The Reverb plugin included in Ableton has so many presets for different sounding spaces. It can quickly transform your track and make you feel more comfortable hearing yourself sing.

Is There Any Other Gear I Need to Record Vocals?

There are a few more essentials for recording vocals that are sometimes overlooked. For example:

  • Microphone stand
  • Pop filter
  • Headphones

You should use a sturdy stand to hold your mic for the best results, especially when using condenser or ribbon mics. With condensers, you should also use a shock mount so that the microphone doesn’t pick up vibrations from nearby steps, cars passing outside, air conditioners, etc.

You should also have a pop filter to remove the power from plosive consonants. They are caused by P sounds and are picked up by the microphone with more intensity. As a test, try placing your hand about 7 or 8 inches (20cm) away from your mouth and saying a sentence with lots of Ps (for example, Peter played ping-pong with Patrick). Then place the pop filter between your mouth and your hand, try again, and notice the difference.

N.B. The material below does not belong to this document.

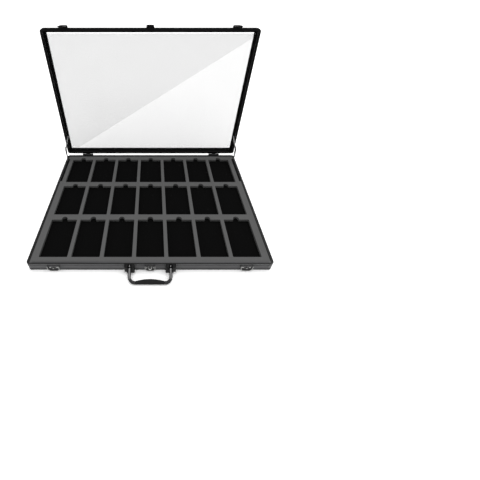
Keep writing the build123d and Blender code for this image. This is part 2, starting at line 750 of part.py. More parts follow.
def grip_core(grow):
    """Core bar between the arms of the bail, grown by a clearance all round."""
    y = HANDLE_PIVOT_Y - HANDLE_REACH
    plane = Plane((-GRIP_L / 2, y, HANDLE_PIVOT_Z), x_dir=(0, 1, 0), z_dir=(1, 0, 0))
    return extrude(plane * Rectangle(CORE_W + 2 * grow, CORE_T + 2 * grow), GRIP_L)


def make_grip():
    """Grip around the core, straight outside and swelling toward the case."""
    bar_y = HANDLE_PIVOT_Y - HANDLE_REACH
    outside = bar_y - BAIL_W / 2
    inside = bar_y + BAIL_W / 2
    half = GRIP_L / 2
    swell = ThreePointArc((half, inside), (0, inside + GRIP_SWELL), (-half, inside))
    sides = Polyline((-half, inside), (-half, outside), (half, outside), (half, inside))
    outline = make_face(sides + swell)
    low = HANDLE_PIVOT_Z - GRIP_T / 2
    grip = extrude(Plane.XY.offset(low) * outline, GRIP_T)
    end_edges = grip.faces().filter_by(Axis.X).edges()
    long_edges = [edge for edge in grip.faces().filter_by(Axis.Z).edges() if edge not in end_edges]
    grip = fillet(long_edges, GRIP_EDGE)
    return handle_turned(grip - grip_core(PIN_FIT))


def make_window():
    """Clear panel in the channel of the closed lid."""
    side = RAIL_W - WINDOW_POCKET + PANEL_FIT
    board = Rectangle(CASE_W - 2 * side, CASE_D - 2 * side)
    low = lid_levels()[1] + PANEL_FIT / 2
    return extrude(Plane.XY.offset(low) * board, WINDOW_T)


def front_rail_holes():
    """Holes for rivets and for the staple in the outer wall of the base's front rail."""
    holes = staple_leg(-1, STAPLE_WIRE_R + PIN_FIT) + staple_leg(1, STAPLE_WIRE_R + PIN_FIT)
    for x, _, z in catch_rivet_places():
        holes += rivet_hole(x, FRONT_Y, FRONT_Y + OUTER_WALL, z)
    for side in SIDES:
        for x, _, z in bracket_rivet_places(side):
            holes += rivet_hole(x, FRONT_Y, FRONT_Y + OUTER_WALL, z)
    return holes


def catch_rivet_places():
    """Rivets of both catches and of the staple plate as (x, seat distance, z)."""
    places = []
    for step in (-1, 1):
        for sign in SIDES.values():
            x = sign * LATCH_X + step * CATCH_RIVET_X
            places.append((x, CATCH_T, LATCH_PIN_Z - STUD_DROP))
        places.append((step * STAPLE_RIVET_X, CATCH_T, LATCH_PIN_Z - STAPLE_RIVET_DROP))
    return places


def back_holes(z):
    """Rivet holes for both hinges in the outer wall of a back rail."""
    holes = Part()
    for side in SIDES.values():
        for x in hinge_rivets(side * HINGE_X):
            holes += rivet_hole(x, BACK_Y - OUTER_WALL, BACK_Y, z)
    return holes


def build_base():
    """Nodes of the base frame and what lies in it."""
    low = CHAMBER_TO_EDGE + LIP_T
    high = BASE_H - CHAMBER_TO_EDGE
    ring = base_ring()
    rails = make_rails(ring, 0, BASE_H, low, high)
    rails["front"] -= front_rail_holes()
    rails["back"] -= back_holes(base_rivet_z())
    nodes = {"base_" + name + "_rail": rail for name, rail in rails.items()}
    for name, corner in make_corners(ring, 0, BASE_H, low, high).items():
        nodes["base_corner_" + name] = corner
    nodes["bottom_panel"] = make_bottom_panel()
    nodes["pocket_floor_foam"] = make_pocket_floor()
    nodes["foam_insert"] = make_foam_insert()
    return nodes


def build_lid():
    """Nodes of the lid frame and its clear panel, open."""
    low = LID_Z + CHAMBER_TO_EDGE / 2
    high = lid_levels()[0] - CHAMBER_TO_EDGE / 4
    ring = lid_ring()
    rails = make_rails(ring, LID_Z, LID_TOP, low, high)
    rails["back"] -= back_holes(lid_rivet_z())
    nodes = {"lid_" + name + "_rail": opened(rail) for name, rail in rails.items()}
    for name, corner in make_corners(ring, LID_Z, LID_TOP, low, high).items():
        nodes["lid_corner_" + name] = opened(corner)
    nodes["lid_window"] = opened(make_window())
    return nodes


def build_hinges():
    """Nodes of both hinges."""
    nodes = {}
    base_rivets = []
    lid_rivets = []
    for side, sign in SIDES.items():
        base_leaf, lid_leaf, pin = make_hinge(side)
        nodes["hinge_base_leaf_" + side] = base_leaf
        nodes["hinge_lid_leaf_" + side] = opened(lid_leaf)
        nodes["hinge_pin_" + side] = pin
        for x in hinge_rivets(sign * HINGE_X):
            base_rivets.append(riveted(x, BACK_Y + LEAF_T, BACK_Y, base_rivet_z(), 1))
            lid_rivets.append(opened(riveted(x, BACK_Y + LEAF_T, BACK_Y, lid_rivet_z(), 1)))
    nodes["hinge_rivets_base"] = group(base_rivets)
    nodes["hinge_rivets_lid"] = group(lid_rivets)
    return nodes


def build_stays():
    """Nodes of both folding stays."""
    nodes = {}
    for side, sign in SIDES.items():
        lower_link, upper_link, elbow_rivet, sleeve = make_stay(side)
        nodes["stay_lower_link_" + side] = lower_link
        nodes["stay_upper_link_" + side] = upper_link
        nodes["stay_elbow_rivet_" + side] = elbow_rivet
        nodes["stay_sleeve_" + side] = sleeve
    nodes["stay_base_studs"] = group([make_base_stud(s) for s in SIDES.values()])
    nodes["stay_lid_studs"] = group([make_lid_stud(s) for s in SIDES.values()])
    return nodes


def build_latches():
    """Nodes of the two side latches and of the hasp, swung a little out."""
    nodes = {}
    for side, sign in SIDES.items():
        x = sign * LATCH_X
        nodes["latch_block_" + side] = opened(latch_block(x, SIDE_BLOCK_W, LEVER_W, SIDE_BLOCK_R))
        nodes["latch_lever_" + side] = opened(make_latch_lever(x).rotate(LATCH_AXIS, -LATCH_REST))
        nodes["latch_pin_" + side] = opened(make_latch_pin(x, SIDE_BLOCK_W))
        nodes["latch_catch_" + side] = make_catch(x)
    nodes["hasp_block"] = opened(latch_block(0, HASP_BLOCK_W, HASP_W, HASP_BLOCK_R))
    nodes["hasp_plate"] = opened(make_hasp().rotate(LATCH_AXIS, -HASP_REST))
    nodes["hasp_pin"] = opened(make_latch_pin(0, HASP_BLOCK_W))
    nodes["staple_plate"] = make_staple_plate()
    nodes["staple_loop"] = make_staple()
    rivets = [riveted(x, FRONT_Y - out, FRONT_Y, z, -1) for x, out, z in catch_rivet_places()]
    nodes["catch_rivets"] = group(rivets)
    return nodes


def build_handle():
    """Nodes of the handle and its brackets."""
    nodes = {}
    rivets = []
    for side in SIDES:
        nodes["handle_bracket_" + side] = make_bracket(side)
        for x, out, z in bracket_rivet_places(side):
            rivets.append(riveted(x, FRONT_Y - out, FRONT_Y, z, -1))
    nodes["handle_bail"] = make_bail()
    nodes["handle_grip"] = make_grip()
    nodes["handle_pins"] = group([make_handle_pin(side) for side in SIDES])
    nodes["bracket_rivets"] = group(rivets)
    return nodes


def main():
    """Build every node and write one STEP file for each."""
    nodes = {}
    for build in (build_base, build_lid, build_hinges, build_stays, build_latches, build_handle):
        nodes.update(build())
    to_origin = Pos(0, -middle_of_open_case(), 0)
    os.makedirs("parts", exist_ok=True)
    for name, shape in nodes.items():
        export_step(to_origin * shape, os.path.join("parts", name + ".step"))
    print("wrote", len(nodes), "nodes")


if __name__ == "__main__":
    main()
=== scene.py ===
import logging
import math
from dataclasses import dataclass, field
from enum import Enum
from typing import Callable, Iterable, Optional, Sequence, Union

import bmesh
import bpy
import numpy as np
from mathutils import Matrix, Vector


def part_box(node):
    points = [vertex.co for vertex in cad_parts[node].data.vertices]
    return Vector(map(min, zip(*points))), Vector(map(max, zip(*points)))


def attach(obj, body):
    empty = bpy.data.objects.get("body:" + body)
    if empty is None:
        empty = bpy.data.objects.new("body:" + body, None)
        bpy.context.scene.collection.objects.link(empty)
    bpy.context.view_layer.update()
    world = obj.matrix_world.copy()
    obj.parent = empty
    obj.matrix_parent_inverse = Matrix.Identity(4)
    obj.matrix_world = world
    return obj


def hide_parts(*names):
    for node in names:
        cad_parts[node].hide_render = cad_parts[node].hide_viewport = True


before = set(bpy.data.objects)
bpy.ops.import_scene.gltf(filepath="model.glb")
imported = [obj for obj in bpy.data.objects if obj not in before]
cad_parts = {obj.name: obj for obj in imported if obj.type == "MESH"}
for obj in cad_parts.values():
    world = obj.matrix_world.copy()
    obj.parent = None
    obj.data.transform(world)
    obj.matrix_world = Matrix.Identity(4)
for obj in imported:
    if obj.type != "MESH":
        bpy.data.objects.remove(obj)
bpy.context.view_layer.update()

MM = 0.001
MERGE_MM = 0.005
CAD_MERGE_MM = 0.004
FLAT_DEG = 1.0
SLIVER_M = 1e-7
SIDES = ("left", "right")
LOG = logging.getLogger("display_case")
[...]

Finally, when recording, you should use closed-back headphones to listen to the track you’re singing over and to hear your vocals. Speakers should be avoided as the mic would pick up the sound from them or even feed back in some cases.


You can use Ableton for recording if you have a microphone, a cable, an interface, and a computer. It’s a simple DAW to use, especially for laying down vocals. It has all the functions you need, including gain meters, a metronome, and effects. You can even create take lanes to make recording easier. So, if you want to record vocals for your latest song, try out Ableton and enjoy the results.